Dismissing the allegations, Tunji-Ojo said: “it’s unfortunate that these allegations are coming; these allegations as I’ve always said are blackmails and it’s surprising because I became the chairman of this Committee as I was inaugurated as chairman in September last year and between September and now I can say categorically that not a kobo of contract has been awarded for emergency so I don’t know how that figure comes in and how that assertion came into being.

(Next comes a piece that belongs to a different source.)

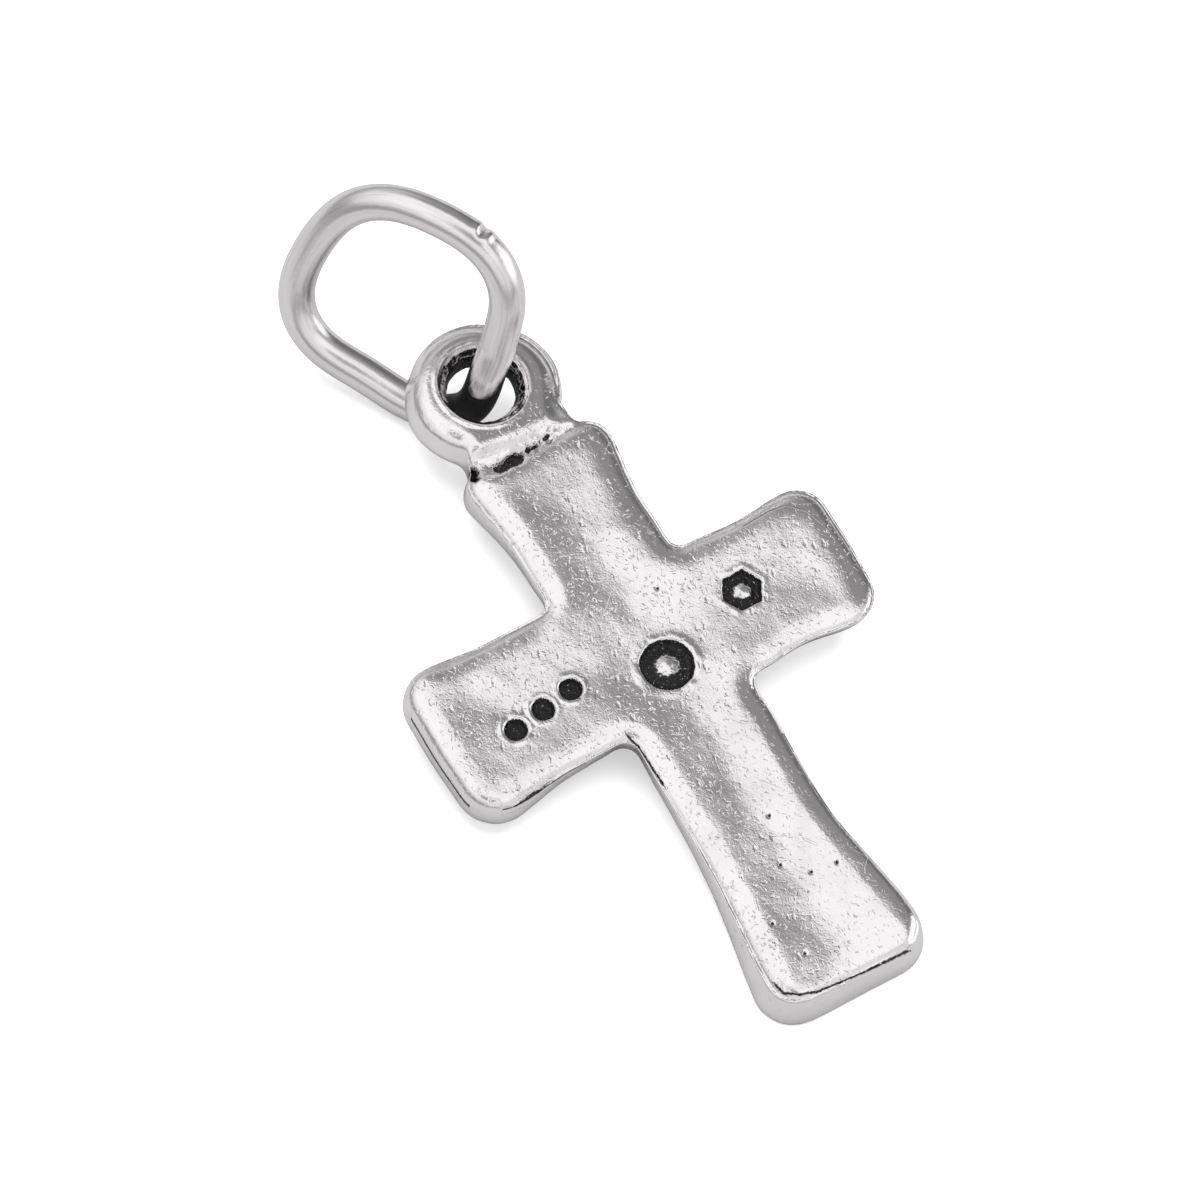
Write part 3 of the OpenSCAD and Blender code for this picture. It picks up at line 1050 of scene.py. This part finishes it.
    def _outline(self, shell: bmesh.types.BMesh) -> bmesh.types.BMFace:
        """Add the back face's outline as one face.

        Each point keeps its place, its outward direction, and the edge's shape there: corner
        values at the corners and values in between along the sides.

        Args:
            shell: The mesh that gets the face.

        Returns:
            The face.
        """
        on_side = 1e-4
        keep = {k: shell.verts.layers.float.new(k) for k in EDGE_VALUES}
        foot = shell.verts.layers.float_vector.new(FOOT)
        outward = shell.verts.layers.float_vector.new(OUTWARD)
        rounded_face(shell, [(Vector((c.x, c.y, 0)), c.rounding) for c in self.corners], self.corner_parts)
        long_edges = [e for e in shell.edges if e.calc_length() > self.long_side]
        bmesh.ops.subdivide_edges(shell, edges=long_edges, cuts=self.side_cuts)
        for v in shell.verts:
            near = min(self.corners, key=lambda c: math.hypot(v.co.x - c.x, v.co.y - c.y))
            for name, layer in keep.items():
                v[layer] = getattr(near, name)
        for a, b in zip(self.corners, self.corners[1:] + self.corners[:1]):
            start, way = Vector((a.x, a.y, 0)), Vector((b.x - a.x, b.y - a.y, 0))
            length = way.length
            way.normalize()
            inward = Vector((-way.y, way.x, 0))
            for v in shell.verts:
                along, off = (v.co - start).dot(way), (v.co - start).dot(inward)
                t = (along - a.rounding) / (length - a.rounding - b.rounding)
                if abs(off) < on_side and 0 <= t <= 1:
                    for name, layer in keep.items():
                        v[layer] = getattr(a, name) * (1 - t) + getattr(b, name) * t
                    v[foot] = inward * a.hollow * math.sin(math.pi * t) ** 2
        for v in shell.verts:
            v.co += v[foot]
        face = next(iter(shell.faces))
        for loop in face.loops:
            here, there = loop.link_loop_prev.vert.co, loop.link_loop_next.vert.co
            way = (there - here).normalized()
            loop.vert[outward] = Vector((way.y, -way.x, 0)) * (1 if face.normal.z >= 0 else -1)
            loop.vert[foot] = loop.vert.co
        return face

    def _arms(self, shell: bmesh.types.BMesh) -> Rim:
        """Add the four arms, their outline raised level by level, and return the back's rim."""
        top = self._outline(shell)
        roll, bevel, taper = (shell.verts.layers.float[k] for k in EDGE_VALUES)
        foot, outward = (shell.verts.layers.float_vector[k] for k in (FOOT, OUTWARD))
        loop = [(c.vert[foot] + c.vert[outward] * self.relief.rim_away)[:2] for c in top.loops]
        for number, (height, front, back) in enumerate(self.levels):
            if number:
                made = bmesh.ops.extrude_face_region(shell, geom=[top])
                top = next(g for g in made["geom"] if isinstance(g, bmesh.types.BMFace))
            for v in top.verts:
                inset = self.front_roll * v[roll] * front + v[taper] * (1 - height)
                inset += (self.wall_bulge + v[bevel] - self.soft_bevel) * back
                v.co = v[foot] + v[outward] * (self.wall_bulge - inset)
                v.co.z = self.thickness * height
        return Rim.along(np.array(loop), self.relief.rim_gap)

    def _eyelet(self, shell: bmesh.types.BMesh) -> None:
        """Add the eyelet: its section with rounded corners, spun about the hole."""
        top = self.thickness - self.eyelet_drop
        low, edge = top - self.eyelet_t, top - self.eyelet_edge
        # Each corner's distance from the hole's middle, its height and its rounding
        section = (
            (self.hole_r + 0.2, low, 0.08), (self.eyelet_r, low, 0.42), (self.eyelet_r + 0.07, edge, 0.2),
            (self.eyelet_r - 0.28, top, 0.14), (self.hole_rim_r, top, 0.05), (self.hole_r, edge, 0.1),
            (self.hole_r, low + 0.2, 0.05),
        )
        tips = [(Vector((self.eyelet_x + r, self.eyelet_y, z)), rounding) for r, z, rounding in section]
        face = rounded_face(shell, tips, self.eyelet_corner_parts)
        edges = list(face.edges)
        bmesh.ops.delete(shell, geom=[face], context="FACES_ONLY")
        spin(shell, edges, (self.eyelet_x, self.eyelet_y), self.eyelet_steps)
        for v in shell.verts:
            away = v.co.xy - Vector((self.eyelet_x, self.eyelet_y))
            if self.hole_rim_r <= away.length <= self.eyelet_r + 0.1:
                way = away.normalized()
                wider = max(self.eyelet_sides * way.x ** 2 - self.eyelet_foot * way.y, 0)
                share = (away.length - self.hole_rim_r) / (self.eyelet_r - self.hole_rim_r)
                v.co.xy += way * wider * share

    def _neck(self, shell: bmesh.types.BMesh) -> None:
        """Add the neck between the eyelet and the upper arm, lower than both."""
        face = shell.faces.new([shell.verts.new((x, y, self.neck_base)) for x, y in self.neck])
        made = bmesh.ops.extrude_face_region(shell, geom=[face])
        risen = [g for g in made["geom"] if isinstance(g, bmesh.types.BMVert)]
        bmesh.ops.translate(shell, verts=risen, vec=(0, 0, self.neck_height))

    def _melted(self, shell: bmesh.types.BMesh) -> bmesh.types.BMesh:
        """Run the overlapping closed shapes into one skin, as a casting is.

        Args:
            shell: The arms, the eyelet and the neck.

        Returns:
            One closed skin, softened, with smaller faces on its marked back.
        """
        draft = linked(mesh_of("cross_draft", shell))
        melt = draft.modifiers.new("melt", "REMESH")
        melt.mode = "VOXEL"
        melt.voxel_size = self.voxel
        skin = bmesh.new()
        skin.from_object(draft, bpy.context.evaluated_depsgraph_get())
        draft_mesh = draft.data
        bpy.data.objects.remove(draft)
        bpy.data.meshes.remove(draft_mesh)
        hole = Vector((self.eyelet_x, self.eyelet_y))
        low, high = self.soft_neck_y
        from_rim = {v: (v.co.xy - hole).length - self.hole_rim_r for v in skin.verts}
        off_rim = [v for v, gap in from_rim.items() if gap > self.soft_off_rim]
        neck = [v for v in off_rim if low < v.co.y < high and from_rim[v] > self.soft_neck_off_rim]
        for verts, passes in zip((skin.verts, off_rim, neck), self.soft_passes):
            smooth(skin, verts, passes)
        skin.normal_update()
        faces = [f for f in skin.faces if f.normal.z > self.back_up]
        back = [f for f in faces if f.calc_center_median().z > self.back_z]
        edges = list({e for f in back for e in f.edges})
        bmesh.ops.subdivide_edges(skin, edges=edges, cuts=1, use_grid_fill=True)
        return skin

    def _level_neck(self, skin: Skin, from_hole: np.ndarray) -> None:
        """Level the neck's face with the eyelet's, between the arms and the hole's rim."""
        low_y, high_y, side_x, off_rim = (5.95, 6.4), (7.1, 6.8), (1.25, 0.9), (0.1, 0.25)
        between = ramp(skin.y, *low_y) * ramp(skin.y, *high_y) * ramp(np.abs(skin.x - self.eyelet_x), *side_x)
        off_hole = ramp(from_hole - self.hole_rim_r, *off_rim)
        level = skin.facing_back * between * off_hole
        skin.co[:, 2] += (self.thickness - self.eyelet_drop - skin.z) * level

    def _stain_hole(self, skin: Skin, from_hole: np.ndarray) -> np.ndarray:
        """Blacken the hole's wall, less where the ring rubs it, and return where the wall is."""
        inside, middle_z, half, deep_z, rub = (-0.02, -0.12), 0.62, (0.63, 0.55), (1.02, 0.8), (0.1, 0.6)
        least, rubbed_off = 0.42, 0.8
        wall = ramp(from_hole - self.hole_rim_r, *inside) * ramp(np.abs(skin.z - middle_z), *half)
        rubbed = ramp((self.eyelet_x - skin.x) + (self.eyelet_y - skin.y), *rub)
        mottled = np.clip(least + skin.stray(0.9, 0.3), 0, 1)
        skin.darken(wall * (mottled + (1 - mottled) * ramp(skin.z, *deep_z)) * (1 - rubbed_off * rubbed))
        return wall

    def _sculpt(self, mesh: bpy.types.Mesh, rim: Rim) -> None:
        """Move the skin's points for its relief, marks and grooves, and note its stains and its painted shade
        lines.

        Args:
            mesh: The molten skin in the flat drawing's millimetres.
            rim: The outline about the back face.
        """
        skin = Skin.of(mesh)
        skin.lift += self.relief.height(skin.x, skin.y, rim, self.eyelet_x)
        for sunk in (*self.marks, *self.cuts, *self.pits, self.furrow):
            sunk.sink(skin)
        skin.stain *= skin.facing_back
        self.notch.blacken(skin)
        from_hole = np.hypot(skin.x - self.eyelet_x, skin.y - self.eyelet_y)
        in_hole = self._stain_hole(skin, from_hole)
        self._level_neck(skin, from_hole)
        high, size, seed = self.skin_lumps
        uneven = high * grain(skin.co, size, seed)
        uneven += skin.rough * (self.skin_rough + in_hole * self.hole_rough)
        skin.co += skin.up * uneven[:, None]
        lip_away, lip_width, lip_height, lip_wobble = self.hole_lip
        lip = mound(np.abs(from_hole - self.hole_rim_r - lip_away), lip_width)
        skin.lift += lip * (lip_height + lip_wobble * skin.wobble)
        skin.co[:, 2] += skin.lift * skin.facing_back
        for line in self.painted_shade_lines:
            line.draw(skin)
        skin.write(mesh)

    def build(self) -> bpy.types.Object:
        """Return the finished cross, in place of its plain solid."""
        shell = bmesh.new()
        rim = self._arms(shell)
        self._eyelet(shell)
        self._neck(shell)
        bmesh.ops.recalc_face_normals(shell, faces=shell.faces)
        mesh = mesh_of("cast_cross", self._melted(shell))
        self._sculpt(mesh, rim)
        mesh.transform(self.lie.matrix())
        piece = finished(mesh, self.finish)
        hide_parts("cross")
        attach(piece, "root")
        return piece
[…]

“It’s laughable because IMC themselves came into being in October last year, a month after I became the chairman of this Committee. The same Dr. Cairo said on Arise TV that they have not awarded a single contract since they came on board so how did One Trillion, Two Trillion or whatever trillion how was that awarded? This is just sheer blackmail. I expected it from the onset when the investigation process started and the bottom line is that we are not going to be dead. I have to say this, this is coming after threat and after threat to life by militants, by different text messages, calls and etc; the threats have failed.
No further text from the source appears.